Pour constituer un vivier de championnes dans un maximum de disciplines, il faut permettre aux filles de bénéficier des mêmes ressources que les garçons dès l’enfance. Au-delà de la performance et de la quête de médailles, c’est aussi un enjeu démocratique car c’est la liberté, pour chacun.e, de choisir son sport et de le pratiquer dans les meilleures conditions qui se joue, alors même que le sport est l’une des sphères de loisirs où les stéréotypes de genre sont les plus ancrés, du fait du rapport au corps et de l’image donnée de soi. C’est pour cela que la médiatisation des sportives est un outil essentiel pour créer des role models pour les jeunes filles, alors que les jeunes garçons n’en manquent pas.

Les fédérations du sport scolaire l’ont bien compris et sont précurseurs dans la promotion de la mixité des pratiques. Celle-là est en effet actée dans 28 disciplines au sein de l’Union Nationale du Sport Scolaire (UNSS). Quant aux Jeux olympiques de la Jeunesse, en multipliant la participation de sportives et de sportifs au sein des mêmes équipes, ils ont eu un rôle qu’on pourrait qualifier « d’incubateur d’innovations » pour le mouvement olympique.
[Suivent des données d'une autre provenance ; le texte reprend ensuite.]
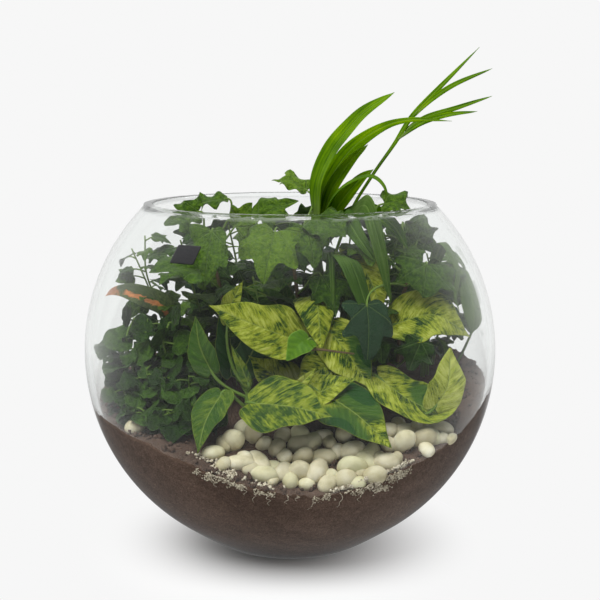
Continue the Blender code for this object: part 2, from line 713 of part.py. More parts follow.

En matière d’égalité femmes-hommes, le sport fédéral doit continuer à mettre en pratique son discours méritocratique et son appel à des valeurs à prétention universelle. De bonnes pratiques existent, qui promeuvent mixité et parité et qui mêlent objectifs éthiques et financiers. C’est l’occasion, pour les femmes autant que pour les hommes, en se mesurant à l’autre sexe, de progresser sur les plans de l’endurance et du défi physique comme du geste technique et de la stratégie. Après Tokyo 2020, Paris 2024 pourra, en proposant encore davantage d’épreuves mixtes par équipe, comme par exemple en boxe ou en lutte, faire de la promotion du sport féminin l’un de ses atouts majeurs.